When it comes to electric vehicles overall, even beyond electric heavy-duty trucks, two major problems impede mass production and adoption: range and refueling. We have written extensively about the first one, and automotive and tech companies work around the clock to increase the number of miles an electric truck gets on a single charge. The secondary problem is arguably more important. With refueling times for electricity being many multiples of that of diesel fuel, will the infrastructure of the United States be able to withstand an electric revolution?
Longer Waits Mean Longer Waits
A trucker is driving an electric big rig and has three miles left of charge. He pulls into an electric station, with four charging stations already in use and four people in front of him in line, waiting.
Refueling with diesel to get enough energy to drive a truck for an entire day takes no longer than ten minutes, and most likely, even less time than that.
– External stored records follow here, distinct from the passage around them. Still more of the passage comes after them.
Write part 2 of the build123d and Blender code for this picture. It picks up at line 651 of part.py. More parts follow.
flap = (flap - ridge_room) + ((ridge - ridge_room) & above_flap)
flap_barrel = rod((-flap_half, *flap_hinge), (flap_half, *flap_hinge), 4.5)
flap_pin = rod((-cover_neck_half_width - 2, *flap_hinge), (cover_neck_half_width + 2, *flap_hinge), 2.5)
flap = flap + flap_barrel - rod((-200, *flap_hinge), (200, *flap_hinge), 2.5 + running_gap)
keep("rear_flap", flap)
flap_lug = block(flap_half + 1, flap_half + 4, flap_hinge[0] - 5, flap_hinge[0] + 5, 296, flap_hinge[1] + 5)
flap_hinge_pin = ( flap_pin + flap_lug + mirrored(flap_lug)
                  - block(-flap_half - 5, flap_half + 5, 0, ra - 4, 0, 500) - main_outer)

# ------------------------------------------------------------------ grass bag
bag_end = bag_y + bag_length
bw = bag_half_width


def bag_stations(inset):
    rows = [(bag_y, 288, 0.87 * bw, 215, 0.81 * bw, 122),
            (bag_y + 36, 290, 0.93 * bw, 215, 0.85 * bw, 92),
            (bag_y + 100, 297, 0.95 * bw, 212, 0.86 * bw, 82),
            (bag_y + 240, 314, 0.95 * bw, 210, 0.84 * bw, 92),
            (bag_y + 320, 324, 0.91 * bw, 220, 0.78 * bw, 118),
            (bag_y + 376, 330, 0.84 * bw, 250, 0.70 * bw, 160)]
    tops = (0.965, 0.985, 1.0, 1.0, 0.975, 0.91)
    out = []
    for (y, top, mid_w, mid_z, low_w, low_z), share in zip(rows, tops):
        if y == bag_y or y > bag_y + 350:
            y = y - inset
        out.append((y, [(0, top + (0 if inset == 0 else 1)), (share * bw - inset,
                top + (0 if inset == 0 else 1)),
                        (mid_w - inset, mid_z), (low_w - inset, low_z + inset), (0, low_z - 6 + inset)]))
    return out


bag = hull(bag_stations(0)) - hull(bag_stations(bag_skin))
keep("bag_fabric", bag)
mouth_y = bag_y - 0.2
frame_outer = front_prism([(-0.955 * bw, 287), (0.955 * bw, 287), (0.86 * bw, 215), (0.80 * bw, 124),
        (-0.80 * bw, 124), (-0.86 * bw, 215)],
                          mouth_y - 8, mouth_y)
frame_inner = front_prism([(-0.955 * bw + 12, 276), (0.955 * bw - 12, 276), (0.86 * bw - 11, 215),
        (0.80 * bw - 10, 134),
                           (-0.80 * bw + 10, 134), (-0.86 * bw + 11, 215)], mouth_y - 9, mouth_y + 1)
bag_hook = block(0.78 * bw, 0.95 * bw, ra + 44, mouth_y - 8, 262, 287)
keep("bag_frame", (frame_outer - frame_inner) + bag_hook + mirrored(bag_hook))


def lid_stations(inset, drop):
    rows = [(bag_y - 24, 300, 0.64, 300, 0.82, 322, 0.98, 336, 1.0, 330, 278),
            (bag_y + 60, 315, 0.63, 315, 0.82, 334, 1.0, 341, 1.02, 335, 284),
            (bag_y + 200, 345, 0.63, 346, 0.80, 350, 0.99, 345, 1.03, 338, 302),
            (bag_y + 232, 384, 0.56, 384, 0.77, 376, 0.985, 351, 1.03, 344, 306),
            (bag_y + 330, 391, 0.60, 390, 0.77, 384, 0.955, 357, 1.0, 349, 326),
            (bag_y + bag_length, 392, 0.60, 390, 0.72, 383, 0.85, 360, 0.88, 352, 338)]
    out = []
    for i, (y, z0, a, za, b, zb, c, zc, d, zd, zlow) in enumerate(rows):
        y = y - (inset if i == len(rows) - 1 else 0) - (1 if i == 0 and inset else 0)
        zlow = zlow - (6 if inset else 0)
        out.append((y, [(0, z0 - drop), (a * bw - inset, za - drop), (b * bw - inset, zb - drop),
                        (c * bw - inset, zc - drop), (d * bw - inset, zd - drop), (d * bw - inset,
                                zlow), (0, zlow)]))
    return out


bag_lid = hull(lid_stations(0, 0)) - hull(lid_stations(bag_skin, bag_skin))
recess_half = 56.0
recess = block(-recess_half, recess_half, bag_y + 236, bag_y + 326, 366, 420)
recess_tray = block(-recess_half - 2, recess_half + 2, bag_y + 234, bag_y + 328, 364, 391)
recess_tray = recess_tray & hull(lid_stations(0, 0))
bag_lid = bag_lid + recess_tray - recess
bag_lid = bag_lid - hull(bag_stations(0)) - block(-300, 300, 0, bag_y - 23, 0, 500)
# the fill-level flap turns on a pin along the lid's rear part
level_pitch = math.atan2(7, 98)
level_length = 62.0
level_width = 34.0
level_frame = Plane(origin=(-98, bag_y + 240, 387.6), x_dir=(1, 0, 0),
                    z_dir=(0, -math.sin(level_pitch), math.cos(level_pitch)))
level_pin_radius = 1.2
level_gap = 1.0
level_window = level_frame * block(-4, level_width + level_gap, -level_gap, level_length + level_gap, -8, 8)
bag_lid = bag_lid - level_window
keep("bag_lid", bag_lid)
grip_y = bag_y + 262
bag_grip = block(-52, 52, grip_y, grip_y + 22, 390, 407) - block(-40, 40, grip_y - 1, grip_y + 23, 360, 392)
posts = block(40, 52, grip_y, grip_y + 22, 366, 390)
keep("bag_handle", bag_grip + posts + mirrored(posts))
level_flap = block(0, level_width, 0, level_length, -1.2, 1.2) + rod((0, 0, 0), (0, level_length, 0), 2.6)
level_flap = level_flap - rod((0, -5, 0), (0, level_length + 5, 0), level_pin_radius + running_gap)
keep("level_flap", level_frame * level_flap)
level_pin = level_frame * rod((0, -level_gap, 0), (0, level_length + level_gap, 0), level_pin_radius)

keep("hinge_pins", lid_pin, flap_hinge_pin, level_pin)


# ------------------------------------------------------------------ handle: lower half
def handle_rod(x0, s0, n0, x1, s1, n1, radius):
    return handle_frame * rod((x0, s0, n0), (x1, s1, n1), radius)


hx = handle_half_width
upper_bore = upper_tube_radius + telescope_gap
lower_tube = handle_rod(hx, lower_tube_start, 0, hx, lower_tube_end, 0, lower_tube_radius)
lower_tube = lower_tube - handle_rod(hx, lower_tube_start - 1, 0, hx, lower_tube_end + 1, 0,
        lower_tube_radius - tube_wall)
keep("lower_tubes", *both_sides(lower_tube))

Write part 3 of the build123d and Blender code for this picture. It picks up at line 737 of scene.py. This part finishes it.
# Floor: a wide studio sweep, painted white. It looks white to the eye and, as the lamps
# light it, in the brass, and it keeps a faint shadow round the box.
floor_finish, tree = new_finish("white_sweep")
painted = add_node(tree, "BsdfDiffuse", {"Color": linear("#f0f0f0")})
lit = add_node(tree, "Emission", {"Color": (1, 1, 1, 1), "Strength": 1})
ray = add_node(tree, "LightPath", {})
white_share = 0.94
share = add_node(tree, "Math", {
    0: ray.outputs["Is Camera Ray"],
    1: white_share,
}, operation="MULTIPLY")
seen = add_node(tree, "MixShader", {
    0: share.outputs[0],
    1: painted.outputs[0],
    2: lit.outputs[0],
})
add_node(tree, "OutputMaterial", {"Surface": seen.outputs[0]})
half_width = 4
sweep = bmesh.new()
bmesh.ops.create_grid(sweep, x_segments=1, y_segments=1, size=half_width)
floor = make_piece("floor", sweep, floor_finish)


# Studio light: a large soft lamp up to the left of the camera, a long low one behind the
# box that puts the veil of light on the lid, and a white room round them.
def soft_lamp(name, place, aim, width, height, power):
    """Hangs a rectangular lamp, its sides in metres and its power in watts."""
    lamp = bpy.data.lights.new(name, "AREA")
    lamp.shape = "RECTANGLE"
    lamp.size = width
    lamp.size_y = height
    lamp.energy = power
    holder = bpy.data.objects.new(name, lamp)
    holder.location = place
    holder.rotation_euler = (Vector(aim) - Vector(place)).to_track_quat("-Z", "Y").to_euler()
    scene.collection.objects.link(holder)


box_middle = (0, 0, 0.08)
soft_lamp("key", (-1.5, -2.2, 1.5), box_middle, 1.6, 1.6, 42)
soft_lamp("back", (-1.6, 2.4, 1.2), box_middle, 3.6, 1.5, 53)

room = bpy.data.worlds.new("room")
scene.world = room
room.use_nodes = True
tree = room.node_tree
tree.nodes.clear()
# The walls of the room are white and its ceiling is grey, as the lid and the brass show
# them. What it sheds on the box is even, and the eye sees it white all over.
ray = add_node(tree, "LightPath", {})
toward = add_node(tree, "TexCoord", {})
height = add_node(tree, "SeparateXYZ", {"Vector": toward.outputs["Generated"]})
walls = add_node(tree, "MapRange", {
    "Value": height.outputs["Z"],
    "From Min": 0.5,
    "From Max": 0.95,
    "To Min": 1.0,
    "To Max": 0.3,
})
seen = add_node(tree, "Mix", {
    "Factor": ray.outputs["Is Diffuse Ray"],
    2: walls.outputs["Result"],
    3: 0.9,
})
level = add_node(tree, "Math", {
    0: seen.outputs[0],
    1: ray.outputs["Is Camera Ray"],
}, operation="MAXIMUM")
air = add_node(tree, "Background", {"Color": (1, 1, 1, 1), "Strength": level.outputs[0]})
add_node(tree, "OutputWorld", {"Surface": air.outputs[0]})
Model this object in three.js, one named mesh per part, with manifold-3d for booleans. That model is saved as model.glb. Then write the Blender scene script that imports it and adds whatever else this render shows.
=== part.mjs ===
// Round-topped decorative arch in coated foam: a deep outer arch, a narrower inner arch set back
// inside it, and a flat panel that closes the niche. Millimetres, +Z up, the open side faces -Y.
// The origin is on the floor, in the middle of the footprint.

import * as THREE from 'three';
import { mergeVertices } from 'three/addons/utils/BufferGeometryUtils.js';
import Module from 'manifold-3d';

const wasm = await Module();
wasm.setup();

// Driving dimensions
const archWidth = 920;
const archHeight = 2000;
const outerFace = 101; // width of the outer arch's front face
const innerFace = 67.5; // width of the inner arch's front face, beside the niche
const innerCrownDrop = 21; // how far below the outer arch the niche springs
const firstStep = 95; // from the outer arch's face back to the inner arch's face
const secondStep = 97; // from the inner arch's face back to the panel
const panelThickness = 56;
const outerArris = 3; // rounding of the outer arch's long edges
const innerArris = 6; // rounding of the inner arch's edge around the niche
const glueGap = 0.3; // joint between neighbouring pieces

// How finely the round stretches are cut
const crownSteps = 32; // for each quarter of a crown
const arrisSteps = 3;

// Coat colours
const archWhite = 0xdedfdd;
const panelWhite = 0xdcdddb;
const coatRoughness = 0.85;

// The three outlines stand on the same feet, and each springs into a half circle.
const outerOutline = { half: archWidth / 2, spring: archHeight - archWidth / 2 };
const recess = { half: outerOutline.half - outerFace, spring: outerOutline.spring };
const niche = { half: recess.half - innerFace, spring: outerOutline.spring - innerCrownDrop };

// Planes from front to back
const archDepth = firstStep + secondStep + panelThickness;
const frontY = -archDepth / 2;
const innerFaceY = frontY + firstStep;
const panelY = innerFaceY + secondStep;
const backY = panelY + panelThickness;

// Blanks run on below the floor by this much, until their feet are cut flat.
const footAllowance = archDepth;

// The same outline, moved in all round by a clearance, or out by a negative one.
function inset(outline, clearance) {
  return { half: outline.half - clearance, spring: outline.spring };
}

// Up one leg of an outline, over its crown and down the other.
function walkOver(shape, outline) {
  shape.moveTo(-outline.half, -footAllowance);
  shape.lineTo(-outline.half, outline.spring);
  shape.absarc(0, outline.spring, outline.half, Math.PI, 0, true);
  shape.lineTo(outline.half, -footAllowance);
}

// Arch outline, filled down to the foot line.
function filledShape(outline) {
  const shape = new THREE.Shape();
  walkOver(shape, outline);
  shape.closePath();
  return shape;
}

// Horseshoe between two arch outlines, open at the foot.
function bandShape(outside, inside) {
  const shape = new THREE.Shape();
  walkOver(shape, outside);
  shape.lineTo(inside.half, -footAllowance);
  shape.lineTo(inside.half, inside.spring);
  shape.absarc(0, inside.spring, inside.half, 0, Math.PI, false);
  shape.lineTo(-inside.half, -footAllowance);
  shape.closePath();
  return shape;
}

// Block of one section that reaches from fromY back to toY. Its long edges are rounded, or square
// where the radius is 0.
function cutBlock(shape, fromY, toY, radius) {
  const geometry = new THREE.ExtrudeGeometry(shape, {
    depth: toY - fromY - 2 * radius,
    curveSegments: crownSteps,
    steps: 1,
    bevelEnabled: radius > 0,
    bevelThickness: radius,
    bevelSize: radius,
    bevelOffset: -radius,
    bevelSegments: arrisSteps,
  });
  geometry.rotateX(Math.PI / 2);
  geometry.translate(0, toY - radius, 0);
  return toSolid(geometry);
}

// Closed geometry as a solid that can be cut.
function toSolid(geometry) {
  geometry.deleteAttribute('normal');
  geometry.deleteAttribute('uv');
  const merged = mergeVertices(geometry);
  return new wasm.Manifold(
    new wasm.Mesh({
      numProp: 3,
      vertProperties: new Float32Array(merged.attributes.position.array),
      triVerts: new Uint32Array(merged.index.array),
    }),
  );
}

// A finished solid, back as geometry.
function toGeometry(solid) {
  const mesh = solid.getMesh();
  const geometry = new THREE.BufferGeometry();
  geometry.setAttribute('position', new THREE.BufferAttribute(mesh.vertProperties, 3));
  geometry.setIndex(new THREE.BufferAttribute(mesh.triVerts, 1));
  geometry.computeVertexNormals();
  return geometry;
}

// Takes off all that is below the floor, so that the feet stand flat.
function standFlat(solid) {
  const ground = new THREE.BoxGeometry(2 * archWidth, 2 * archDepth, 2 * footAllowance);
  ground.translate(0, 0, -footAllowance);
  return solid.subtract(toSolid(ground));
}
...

However, electric refueling is a whole different story.
Tesla advertises its Semi as getting a mile on less than two kilowatt-hours of electricity, so we will use 2 kWh as the benchmark for our electricity per mile, just to be conservative. To travel 500 miles (an average number of miles traveled by a trucker in a single day), we would need 1 megawatt-hour.
How long would it take to charge a megawatt-hour? It depends on what method is used:
- Typical household outlet: 556 hours.
- Combined Charging System 1 DC: 33 hours.
- Tesla Supercharger: 4 hours.
- Tesla Megacharger: 37.5 minutes.
These numbers are very gracious, considering many factors that may slow charging down, such as outdoor heat, current battery capacity (as batteries fill, they charge slower), etc.
Back to the trucker example, if he arrives just as the four trucks charging are full and leaving, he is next in line to obtain a charge. Even in the best-outlined scenario is Megachargers, he will have to wait 37.5 minutes for a station to open, and then another 37.5 for his truck to charge. A task that would have taken less time than the FMCSA-required break when using diesel now takes over an hour to complete!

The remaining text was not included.